One of the most fascinating chapters in the book details Berton’s return to the community long after he had left it for a career in journalism. Painting a picture of Dawson City as only a native could, he talks at length about the origins of the community, but especially interesting for fans of the author, he relates his own reminiscences of growing up there.

It is a compelling snapshot of the community at a time when the gold rush days were only 50 or more years removed, instead of more than a century today.

Far from a baseline chronological work — Berton’s books rarely are, even in the historical genre — it focuses on microcosms throughout the frozen land of Canada’s Arctic, as well as the north not so far removed from us, including the northern areas of various provinces.

Starting out in Northern B.C., Berton gives us an account of his famous expedition to the Nahanni Valley in the Northwest Territories — an almost totally unknown place at the time in the Mackenzie Range which borders the Yukon — forging a story series which helped make the young journalist’s career.

The potential development of northern Labrador, a hair-raising trip down the recently-constructed Alaska Highway with a U.S. army officer, trips to Baffin Island and other islands to report on the development of radar stations in the high Arctic, and expeditions to the remote Arctic coastline and into the Barren Lands between Hudson’s Bay and the Mackenzie region — all are described in delicious detail and with Berton’s enduring style which has captivated millions of Canadians and generations of readers.

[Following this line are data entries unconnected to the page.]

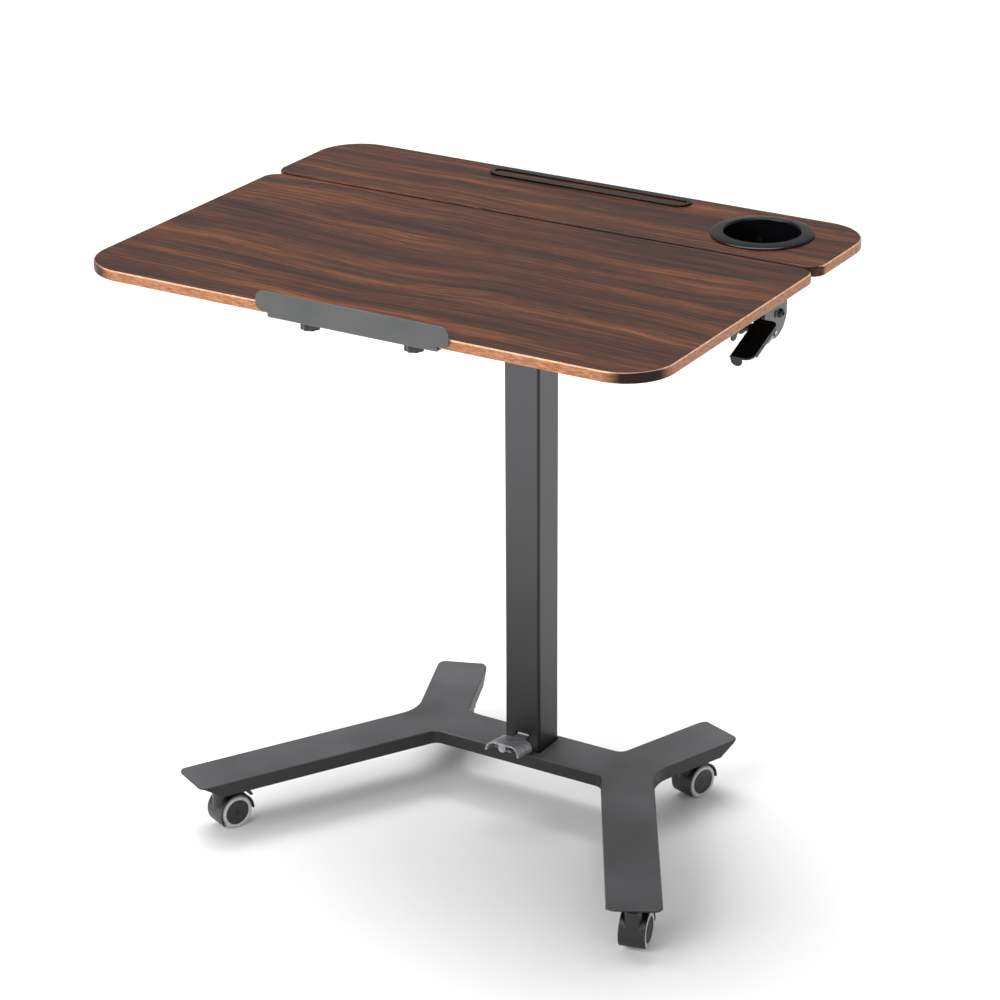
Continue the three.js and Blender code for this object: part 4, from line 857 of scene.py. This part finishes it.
def wheel_mesh():
    """A wheel turned about Z, its outer face up: hub disc with two fine rings, then the rounded tyre."""
    face = HALF_WHEEL - 0.6
    rings = [(HUB - 0.4, face - 1.2), (HUB - 4, face - 1.2), (HUB - 4.4, face - 0.7), (HUB - 5.4, face - 0.7),
             (HUB - 5.8, face - 1.2), (AXLE_HOLE + 3, face - 1.2), (AXLE_HOLE + 2.6, face - 0.4)]
    tyre = [(WHEEL - 3 + 3 * math.sin(a), HALF_WHEEL - 3 + 3 * math.cos(a))
            for a in [math.radians(d) for d in range(90, -1, -15)]]
    mesh = turned([(AXLE_HOLE, -HALF_WHEEL), (WHEEL - 1.8, -HALF_WHEEL), (WHEEL, -HALF_WHEEL + 1.8), *tyre,
                   (HUB + 1, HALF_WHEEL), (HUB, HALF_WHEEL - 0.8), *rings, (AXLE_HOLE, face - 0.4)], 72)
    for material in (hub_nylon, tyre_rubber):
        mesh.materials.append(material)
    for polygon in mesh.polygons:
        reach = math.hypot(polygon.center.x, polygon.center.y)
        polygon.material_index = 1 if reach > HUB - 0.1 else 0
    return mesh


tyre_rubber = soft_tyre()
for caster in sorted({node.rsplit("_", 1)[0] for node in frame["nodes"] if node.endswith("_hood")}):
    place(eased(trued(f"{caster}_stem"), 0.5), f"{caster}_steel_stem", zinc, f"{caster}_stem")
    place(eased(trued(f"{caster}_hood"), 0.5, 3), f"{caster}_cover", hood_nylon, f"{caster}_hood")
    place(eased(trued(f"{caster}_axle"), 0.4), f"{caster}_steel_axle", black_enamel, f"{caster}_axle")
    if f"{caster}_brake" in frame["nodes"]:
        place(eased(trued(f"{caster}_brake"), 0.8, 3), f"{caster}_brake_tab", hood_nylon, f"{caster}_brake")
    centres = {}
    for word in "ab":
        low, high = span(f"{caster}_wheel_{word}")
        centres[word] = (low + high) / 2
    for word, other in (("a", "b"), ("b", "a")):
        outward = (centres[word] - centres[other]).normalized()
        stand = outward.to_track_quat("Z", "X").to_matrix().to_4x4()
        place(eased(wheel_mesh(), 0.25, 2, 35), f"{caster}_wheel_{word}_moulding", tyre_rubber,
              f"{caster}_wheel_{word}", at=Matrix.Translation(centres[word]) @ stand)
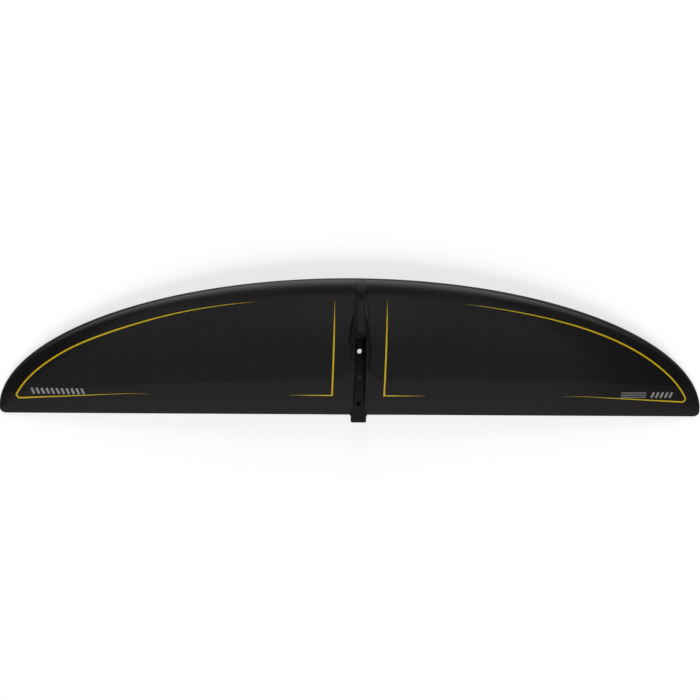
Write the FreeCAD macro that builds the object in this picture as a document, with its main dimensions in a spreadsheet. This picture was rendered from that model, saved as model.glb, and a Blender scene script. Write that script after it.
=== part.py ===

Despite being one of Berton’s sophomore works, The Mysterious North bears none of the failings that might sometimes be seen in other author’s inaugural outings, probably a result of his background as a newspaperman. Not a historical piece in the strictest sense, The Mysterious North is more an eyewitness account that fuses storytelling with journalism. Well worth the time invested for fan’s of Berton’s more well-known historical works.